Restate the span of lines that starts with the line containing "bpy.data.objects.remove(obj)" and ends with the line containing "Vector((0, 0, 1))", word for word, including both, with nothing else.

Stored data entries
○ ○ ○ ○ ○ ○ ○

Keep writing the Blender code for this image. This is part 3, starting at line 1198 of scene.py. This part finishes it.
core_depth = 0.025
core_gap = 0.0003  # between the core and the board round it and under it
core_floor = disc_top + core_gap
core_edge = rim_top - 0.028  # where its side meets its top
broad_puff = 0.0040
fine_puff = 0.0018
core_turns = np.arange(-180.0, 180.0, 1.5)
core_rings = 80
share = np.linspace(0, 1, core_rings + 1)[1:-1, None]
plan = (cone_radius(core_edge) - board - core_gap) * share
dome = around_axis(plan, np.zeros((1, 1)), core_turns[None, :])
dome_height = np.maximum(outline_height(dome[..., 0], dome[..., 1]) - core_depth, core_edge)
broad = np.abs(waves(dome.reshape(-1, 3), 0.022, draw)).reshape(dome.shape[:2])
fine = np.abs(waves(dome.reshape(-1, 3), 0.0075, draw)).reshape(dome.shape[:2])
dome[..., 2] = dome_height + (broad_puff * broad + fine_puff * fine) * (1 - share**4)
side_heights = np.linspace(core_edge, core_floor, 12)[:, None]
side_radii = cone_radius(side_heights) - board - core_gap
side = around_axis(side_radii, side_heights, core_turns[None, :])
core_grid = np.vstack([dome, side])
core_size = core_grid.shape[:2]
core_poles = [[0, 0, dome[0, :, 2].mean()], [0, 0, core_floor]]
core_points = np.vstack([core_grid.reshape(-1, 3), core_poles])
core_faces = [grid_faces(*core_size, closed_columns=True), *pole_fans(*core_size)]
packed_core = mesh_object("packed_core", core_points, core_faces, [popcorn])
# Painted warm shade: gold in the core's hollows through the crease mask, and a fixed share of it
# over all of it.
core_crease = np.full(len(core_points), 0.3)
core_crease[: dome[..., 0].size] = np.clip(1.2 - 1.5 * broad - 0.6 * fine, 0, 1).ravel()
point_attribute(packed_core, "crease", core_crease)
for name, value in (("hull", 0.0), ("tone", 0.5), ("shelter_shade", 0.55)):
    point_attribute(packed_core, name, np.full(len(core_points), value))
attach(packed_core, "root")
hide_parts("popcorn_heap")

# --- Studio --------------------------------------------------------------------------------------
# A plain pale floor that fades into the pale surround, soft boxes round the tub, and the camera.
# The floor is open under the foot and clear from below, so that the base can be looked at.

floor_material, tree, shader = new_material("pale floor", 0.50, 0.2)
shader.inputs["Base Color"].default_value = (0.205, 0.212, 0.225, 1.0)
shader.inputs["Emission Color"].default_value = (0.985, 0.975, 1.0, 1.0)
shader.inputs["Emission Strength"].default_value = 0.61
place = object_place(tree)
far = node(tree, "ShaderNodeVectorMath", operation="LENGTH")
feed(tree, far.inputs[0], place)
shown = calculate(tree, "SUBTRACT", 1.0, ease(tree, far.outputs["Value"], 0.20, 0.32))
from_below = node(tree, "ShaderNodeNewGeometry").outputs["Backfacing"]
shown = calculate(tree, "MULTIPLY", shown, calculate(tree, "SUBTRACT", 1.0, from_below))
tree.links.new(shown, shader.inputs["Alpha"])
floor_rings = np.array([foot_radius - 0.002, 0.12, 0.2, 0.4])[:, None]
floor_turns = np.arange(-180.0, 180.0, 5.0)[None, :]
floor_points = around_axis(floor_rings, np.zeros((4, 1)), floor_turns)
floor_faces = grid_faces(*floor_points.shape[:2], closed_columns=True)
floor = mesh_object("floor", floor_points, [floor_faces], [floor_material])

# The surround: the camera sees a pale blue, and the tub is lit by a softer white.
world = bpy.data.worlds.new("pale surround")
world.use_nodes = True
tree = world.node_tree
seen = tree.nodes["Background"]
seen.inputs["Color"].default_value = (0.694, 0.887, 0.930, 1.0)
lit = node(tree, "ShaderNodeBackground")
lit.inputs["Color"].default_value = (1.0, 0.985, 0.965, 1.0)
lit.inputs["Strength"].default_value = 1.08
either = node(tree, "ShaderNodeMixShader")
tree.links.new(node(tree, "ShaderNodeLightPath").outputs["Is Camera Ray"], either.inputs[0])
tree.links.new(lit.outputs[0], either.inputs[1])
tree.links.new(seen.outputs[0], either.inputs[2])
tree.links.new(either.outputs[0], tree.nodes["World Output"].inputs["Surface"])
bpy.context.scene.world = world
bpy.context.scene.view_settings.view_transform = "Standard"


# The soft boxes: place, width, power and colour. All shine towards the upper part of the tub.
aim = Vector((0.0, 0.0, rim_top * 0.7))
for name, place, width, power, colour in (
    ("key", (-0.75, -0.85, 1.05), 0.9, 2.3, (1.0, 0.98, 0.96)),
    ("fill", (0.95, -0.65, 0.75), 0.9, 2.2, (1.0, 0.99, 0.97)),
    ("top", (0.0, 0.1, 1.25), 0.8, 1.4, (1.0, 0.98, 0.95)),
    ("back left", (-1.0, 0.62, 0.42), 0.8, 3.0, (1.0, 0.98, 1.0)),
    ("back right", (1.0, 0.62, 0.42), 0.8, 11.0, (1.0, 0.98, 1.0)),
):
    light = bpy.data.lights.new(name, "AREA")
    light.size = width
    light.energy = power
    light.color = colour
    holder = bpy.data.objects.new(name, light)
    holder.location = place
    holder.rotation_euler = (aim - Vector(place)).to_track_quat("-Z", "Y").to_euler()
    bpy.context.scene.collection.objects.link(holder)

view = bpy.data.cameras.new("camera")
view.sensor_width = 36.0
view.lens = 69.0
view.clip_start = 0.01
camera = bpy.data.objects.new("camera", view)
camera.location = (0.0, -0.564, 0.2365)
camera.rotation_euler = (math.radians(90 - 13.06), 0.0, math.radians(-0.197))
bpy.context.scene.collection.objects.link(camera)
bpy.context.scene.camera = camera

○ ○ ○ ○ ○ ○ ○

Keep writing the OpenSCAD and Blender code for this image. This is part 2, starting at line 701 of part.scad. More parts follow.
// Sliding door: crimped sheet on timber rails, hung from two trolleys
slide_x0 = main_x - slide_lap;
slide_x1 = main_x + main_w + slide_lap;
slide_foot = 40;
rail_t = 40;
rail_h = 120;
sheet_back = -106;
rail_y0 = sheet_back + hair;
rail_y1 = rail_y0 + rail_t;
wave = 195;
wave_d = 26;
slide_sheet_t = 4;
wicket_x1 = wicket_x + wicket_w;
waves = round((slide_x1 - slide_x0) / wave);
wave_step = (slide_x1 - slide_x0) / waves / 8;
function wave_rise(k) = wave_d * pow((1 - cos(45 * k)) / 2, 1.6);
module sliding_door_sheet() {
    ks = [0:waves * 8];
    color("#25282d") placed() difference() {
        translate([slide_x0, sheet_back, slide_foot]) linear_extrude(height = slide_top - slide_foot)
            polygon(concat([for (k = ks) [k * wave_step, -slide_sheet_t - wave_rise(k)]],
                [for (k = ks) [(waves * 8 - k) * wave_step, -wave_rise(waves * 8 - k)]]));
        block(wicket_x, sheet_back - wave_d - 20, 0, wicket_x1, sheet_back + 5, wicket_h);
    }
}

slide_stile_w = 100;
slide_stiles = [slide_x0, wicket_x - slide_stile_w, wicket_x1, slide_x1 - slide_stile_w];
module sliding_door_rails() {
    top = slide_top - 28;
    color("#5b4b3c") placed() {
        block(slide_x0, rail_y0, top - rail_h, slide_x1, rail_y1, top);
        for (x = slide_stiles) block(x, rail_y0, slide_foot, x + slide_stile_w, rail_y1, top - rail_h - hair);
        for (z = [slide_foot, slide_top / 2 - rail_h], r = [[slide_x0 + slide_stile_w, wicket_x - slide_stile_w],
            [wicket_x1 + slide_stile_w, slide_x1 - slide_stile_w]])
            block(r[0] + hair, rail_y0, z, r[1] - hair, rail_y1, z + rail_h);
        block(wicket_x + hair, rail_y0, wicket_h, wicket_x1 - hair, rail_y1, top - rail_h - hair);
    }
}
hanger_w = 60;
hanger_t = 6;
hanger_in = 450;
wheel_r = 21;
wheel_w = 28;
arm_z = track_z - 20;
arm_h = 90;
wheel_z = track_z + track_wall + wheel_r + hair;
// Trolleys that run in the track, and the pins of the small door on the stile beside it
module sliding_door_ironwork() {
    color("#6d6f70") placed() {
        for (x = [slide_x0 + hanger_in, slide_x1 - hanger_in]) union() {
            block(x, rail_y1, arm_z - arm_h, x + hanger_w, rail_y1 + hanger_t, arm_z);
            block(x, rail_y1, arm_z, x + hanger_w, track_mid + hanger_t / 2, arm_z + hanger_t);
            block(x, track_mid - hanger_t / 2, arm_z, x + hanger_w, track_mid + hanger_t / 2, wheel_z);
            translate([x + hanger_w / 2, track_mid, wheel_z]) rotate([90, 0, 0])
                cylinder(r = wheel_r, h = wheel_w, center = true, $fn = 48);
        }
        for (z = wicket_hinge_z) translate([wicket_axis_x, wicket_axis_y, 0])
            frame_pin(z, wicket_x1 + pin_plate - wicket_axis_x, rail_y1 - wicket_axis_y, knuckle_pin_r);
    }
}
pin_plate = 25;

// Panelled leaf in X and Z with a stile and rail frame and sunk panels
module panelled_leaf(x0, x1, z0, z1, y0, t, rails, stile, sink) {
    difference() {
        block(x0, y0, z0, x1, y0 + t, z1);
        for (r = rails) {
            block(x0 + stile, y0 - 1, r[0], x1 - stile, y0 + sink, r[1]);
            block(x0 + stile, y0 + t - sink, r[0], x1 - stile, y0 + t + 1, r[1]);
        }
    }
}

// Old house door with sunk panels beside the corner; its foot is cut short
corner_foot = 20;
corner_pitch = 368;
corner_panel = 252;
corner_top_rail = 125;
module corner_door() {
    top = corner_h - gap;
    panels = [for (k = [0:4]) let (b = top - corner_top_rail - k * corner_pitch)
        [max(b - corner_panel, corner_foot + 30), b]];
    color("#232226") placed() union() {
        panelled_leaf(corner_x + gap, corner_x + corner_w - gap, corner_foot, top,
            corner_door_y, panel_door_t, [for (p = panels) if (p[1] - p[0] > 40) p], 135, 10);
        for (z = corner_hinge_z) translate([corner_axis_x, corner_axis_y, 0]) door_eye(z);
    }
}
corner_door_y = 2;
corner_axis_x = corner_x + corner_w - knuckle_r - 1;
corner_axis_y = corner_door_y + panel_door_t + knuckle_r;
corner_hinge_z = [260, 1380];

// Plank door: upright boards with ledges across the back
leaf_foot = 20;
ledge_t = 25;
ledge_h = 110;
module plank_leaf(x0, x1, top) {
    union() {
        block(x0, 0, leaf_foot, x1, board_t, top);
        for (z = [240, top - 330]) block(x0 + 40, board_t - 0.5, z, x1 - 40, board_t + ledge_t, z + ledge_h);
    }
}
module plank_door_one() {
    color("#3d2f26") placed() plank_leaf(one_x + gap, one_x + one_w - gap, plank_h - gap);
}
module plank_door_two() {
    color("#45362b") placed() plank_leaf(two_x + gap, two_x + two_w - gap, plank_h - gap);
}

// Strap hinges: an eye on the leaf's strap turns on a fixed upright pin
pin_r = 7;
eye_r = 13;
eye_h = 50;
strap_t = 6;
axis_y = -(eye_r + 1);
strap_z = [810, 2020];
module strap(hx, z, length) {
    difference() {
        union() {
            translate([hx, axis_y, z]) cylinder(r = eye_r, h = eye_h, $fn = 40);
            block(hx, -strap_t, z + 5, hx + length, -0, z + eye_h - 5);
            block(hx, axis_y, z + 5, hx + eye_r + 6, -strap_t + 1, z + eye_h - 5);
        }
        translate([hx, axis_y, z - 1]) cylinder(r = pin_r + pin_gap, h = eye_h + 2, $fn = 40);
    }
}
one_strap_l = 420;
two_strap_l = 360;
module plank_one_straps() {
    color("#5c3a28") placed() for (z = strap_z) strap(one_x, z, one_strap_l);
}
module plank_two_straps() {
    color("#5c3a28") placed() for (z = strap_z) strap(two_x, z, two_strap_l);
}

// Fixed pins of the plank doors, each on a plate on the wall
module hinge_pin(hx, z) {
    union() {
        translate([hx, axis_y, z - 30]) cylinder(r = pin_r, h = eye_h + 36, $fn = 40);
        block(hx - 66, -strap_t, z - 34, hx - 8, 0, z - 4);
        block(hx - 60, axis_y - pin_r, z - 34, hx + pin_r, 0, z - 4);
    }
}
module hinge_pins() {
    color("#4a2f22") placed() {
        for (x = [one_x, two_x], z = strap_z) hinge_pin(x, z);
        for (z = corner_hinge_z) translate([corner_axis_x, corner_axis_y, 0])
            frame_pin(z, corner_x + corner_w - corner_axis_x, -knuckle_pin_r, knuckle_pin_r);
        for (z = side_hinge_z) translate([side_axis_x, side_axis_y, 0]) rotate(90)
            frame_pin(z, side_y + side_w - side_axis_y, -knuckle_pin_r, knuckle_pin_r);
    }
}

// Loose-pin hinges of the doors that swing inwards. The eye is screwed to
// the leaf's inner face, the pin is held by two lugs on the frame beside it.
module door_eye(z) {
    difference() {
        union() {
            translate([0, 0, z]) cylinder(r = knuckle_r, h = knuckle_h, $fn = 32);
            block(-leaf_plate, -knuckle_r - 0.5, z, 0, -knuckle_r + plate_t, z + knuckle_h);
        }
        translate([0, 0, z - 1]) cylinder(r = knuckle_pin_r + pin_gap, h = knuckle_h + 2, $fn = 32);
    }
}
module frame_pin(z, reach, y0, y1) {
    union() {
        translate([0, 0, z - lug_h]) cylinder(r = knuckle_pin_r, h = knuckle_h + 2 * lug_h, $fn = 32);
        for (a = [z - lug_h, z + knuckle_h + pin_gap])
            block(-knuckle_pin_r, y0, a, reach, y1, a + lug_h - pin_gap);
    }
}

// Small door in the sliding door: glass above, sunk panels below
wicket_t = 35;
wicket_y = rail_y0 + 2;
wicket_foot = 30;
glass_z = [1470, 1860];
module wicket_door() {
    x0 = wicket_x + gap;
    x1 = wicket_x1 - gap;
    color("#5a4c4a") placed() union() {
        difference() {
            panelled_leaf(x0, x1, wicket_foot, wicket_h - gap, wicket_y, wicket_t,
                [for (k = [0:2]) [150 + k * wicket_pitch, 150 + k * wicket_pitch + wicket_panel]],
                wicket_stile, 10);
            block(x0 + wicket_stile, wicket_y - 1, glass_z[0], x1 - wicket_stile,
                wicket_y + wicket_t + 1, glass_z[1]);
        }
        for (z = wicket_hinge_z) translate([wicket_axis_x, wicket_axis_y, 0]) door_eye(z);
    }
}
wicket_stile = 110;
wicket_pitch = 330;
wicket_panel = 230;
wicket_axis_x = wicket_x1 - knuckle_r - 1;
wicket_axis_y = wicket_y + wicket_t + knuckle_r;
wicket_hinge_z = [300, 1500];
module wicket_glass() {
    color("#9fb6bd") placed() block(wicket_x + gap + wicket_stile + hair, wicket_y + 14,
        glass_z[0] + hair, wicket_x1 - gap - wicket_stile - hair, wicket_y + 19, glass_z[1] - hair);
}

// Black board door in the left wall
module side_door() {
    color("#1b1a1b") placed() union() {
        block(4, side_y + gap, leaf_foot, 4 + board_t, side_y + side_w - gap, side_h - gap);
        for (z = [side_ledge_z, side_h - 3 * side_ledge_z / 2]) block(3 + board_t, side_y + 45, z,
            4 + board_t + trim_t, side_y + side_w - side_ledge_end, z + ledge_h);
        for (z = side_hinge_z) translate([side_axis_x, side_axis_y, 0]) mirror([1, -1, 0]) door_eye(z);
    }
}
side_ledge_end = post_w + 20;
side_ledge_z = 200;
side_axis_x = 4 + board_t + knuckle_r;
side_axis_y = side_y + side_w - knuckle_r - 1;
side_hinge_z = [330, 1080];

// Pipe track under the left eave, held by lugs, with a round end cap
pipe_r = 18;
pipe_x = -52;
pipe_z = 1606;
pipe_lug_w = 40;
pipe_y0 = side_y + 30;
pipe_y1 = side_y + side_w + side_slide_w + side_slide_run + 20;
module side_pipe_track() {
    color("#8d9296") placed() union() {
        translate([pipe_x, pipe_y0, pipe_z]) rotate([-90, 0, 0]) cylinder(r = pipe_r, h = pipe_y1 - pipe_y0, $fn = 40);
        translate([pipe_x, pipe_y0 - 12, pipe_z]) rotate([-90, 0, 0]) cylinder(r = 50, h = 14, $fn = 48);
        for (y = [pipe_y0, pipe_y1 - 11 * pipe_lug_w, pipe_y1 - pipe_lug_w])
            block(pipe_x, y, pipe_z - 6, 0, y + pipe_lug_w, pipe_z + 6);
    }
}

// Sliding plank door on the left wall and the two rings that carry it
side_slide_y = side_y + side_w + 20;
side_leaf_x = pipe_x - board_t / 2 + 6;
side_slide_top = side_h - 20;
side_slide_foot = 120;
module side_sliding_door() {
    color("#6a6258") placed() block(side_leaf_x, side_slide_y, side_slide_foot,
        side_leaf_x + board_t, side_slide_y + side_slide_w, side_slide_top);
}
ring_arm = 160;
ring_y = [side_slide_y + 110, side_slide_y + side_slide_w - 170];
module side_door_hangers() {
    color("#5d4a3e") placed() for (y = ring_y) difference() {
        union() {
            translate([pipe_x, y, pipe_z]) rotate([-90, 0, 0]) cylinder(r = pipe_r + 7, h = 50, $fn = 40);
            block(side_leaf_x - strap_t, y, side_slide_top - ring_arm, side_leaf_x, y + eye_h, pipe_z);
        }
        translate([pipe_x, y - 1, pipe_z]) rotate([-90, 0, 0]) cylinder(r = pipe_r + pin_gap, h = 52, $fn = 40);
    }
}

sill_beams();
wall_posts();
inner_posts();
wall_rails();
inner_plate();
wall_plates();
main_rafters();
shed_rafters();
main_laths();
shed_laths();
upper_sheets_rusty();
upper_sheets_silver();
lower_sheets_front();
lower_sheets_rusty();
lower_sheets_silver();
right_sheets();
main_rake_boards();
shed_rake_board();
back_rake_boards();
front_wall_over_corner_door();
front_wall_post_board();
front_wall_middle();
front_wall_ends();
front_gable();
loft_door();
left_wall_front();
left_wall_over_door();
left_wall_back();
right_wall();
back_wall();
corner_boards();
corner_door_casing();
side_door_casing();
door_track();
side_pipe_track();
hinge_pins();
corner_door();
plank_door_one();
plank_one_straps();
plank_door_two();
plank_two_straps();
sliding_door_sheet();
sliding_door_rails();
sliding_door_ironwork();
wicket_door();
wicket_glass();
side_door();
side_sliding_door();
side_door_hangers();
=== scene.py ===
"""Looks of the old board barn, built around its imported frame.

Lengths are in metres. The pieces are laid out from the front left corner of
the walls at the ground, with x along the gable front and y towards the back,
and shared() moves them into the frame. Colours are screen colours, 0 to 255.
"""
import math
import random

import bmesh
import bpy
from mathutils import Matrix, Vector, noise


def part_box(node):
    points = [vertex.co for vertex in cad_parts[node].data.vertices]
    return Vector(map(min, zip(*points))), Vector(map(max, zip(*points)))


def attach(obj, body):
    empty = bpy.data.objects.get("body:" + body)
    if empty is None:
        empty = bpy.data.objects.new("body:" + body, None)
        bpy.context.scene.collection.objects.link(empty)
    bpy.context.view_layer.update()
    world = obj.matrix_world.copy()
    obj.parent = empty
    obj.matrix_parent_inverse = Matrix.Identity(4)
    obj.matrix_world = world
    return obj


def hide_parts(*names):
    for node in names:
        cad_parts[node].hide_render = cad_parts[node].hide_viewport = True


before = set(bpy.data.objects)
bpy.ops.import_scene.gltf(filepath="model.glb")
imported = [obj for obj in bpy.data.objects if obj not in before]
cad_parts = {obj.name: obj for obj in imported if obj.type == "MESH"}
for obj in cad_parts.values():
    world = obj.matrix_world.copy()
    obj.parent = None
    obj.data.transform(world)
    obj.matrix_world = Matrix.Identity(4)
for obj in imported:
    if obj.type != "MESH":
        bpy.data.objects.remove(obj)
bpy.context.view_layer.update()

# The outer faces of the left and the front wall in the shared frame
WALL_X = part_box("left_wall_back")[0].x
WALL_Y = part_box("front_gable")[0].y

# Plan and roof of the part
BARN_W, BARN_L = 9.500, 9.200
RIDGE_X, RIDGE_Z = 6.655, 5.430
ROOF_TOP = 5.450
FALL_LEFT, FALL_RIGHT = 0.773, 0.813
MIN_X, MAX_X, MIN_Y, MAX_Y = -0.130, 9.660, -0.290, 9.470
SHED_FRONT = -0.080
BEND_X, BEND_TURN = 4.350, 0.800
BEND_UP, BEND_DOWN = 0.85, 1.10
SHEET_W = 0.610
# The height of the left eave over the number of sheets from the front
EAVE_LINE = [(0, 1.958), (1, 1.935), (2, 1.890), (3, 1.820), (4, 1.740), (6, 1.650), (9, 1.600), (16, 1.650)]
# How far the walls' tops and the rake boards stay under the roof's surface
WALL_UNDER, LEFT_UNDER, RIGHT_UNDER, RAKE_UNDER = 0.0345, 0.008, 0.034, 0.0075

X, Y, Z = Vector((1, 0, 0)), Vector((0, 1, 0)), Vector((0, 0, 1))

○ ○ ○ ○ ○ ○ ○

### Correct answer
        bpy.data.objects.remove(obj)
bpy.context.view_layer.update()

# The outer faces of the left and the front wall in the shared frame
WALL_X = part_box("left_wall_back")[0].x
WALL_Y = part_box("front_gable")[0].y

# Plan and roof of the part
BARN_W, BARN_L = 9.500, 9.200
RIDGE_X, RIDGE_Z = 6.655, 5.430
ROOF_TOP = 5.450
FALL_LEFT, FALL_RIGHT = 0.773, 0.813
MIN_X, MAX_X, MIN_Y, MAX_Y = -0.130, 9.660, -0.290, 9.470
SHED_FRONT = -0.080
BEND_X, BEND_TURN = 4.350, 0.800
BEND_UP, BEND_DOWN = 0.85, 1.10
SHEET_W = 0.610
# The height of the left eave over the number of sheets from the front
EAVE_LINE = [(0, 1.958), (1, 1.935), (2, 1.890), (3, 1.820), (4, 1.740), (6, 1.650), (9, 1.600), (16, 1.650)]
# How far the walls' tops and the rake boards stay under the roof's surface
WALL_UNDER, LEFT_UNDER, RIGHT_UNDER, RAKE_UNDER = 0.0345, 0.008, 0.034, 0.0075

X, Y, Z = Vector((1, 0, 0)), Vector((0, 1, 0)), Vector((0, 0, 1))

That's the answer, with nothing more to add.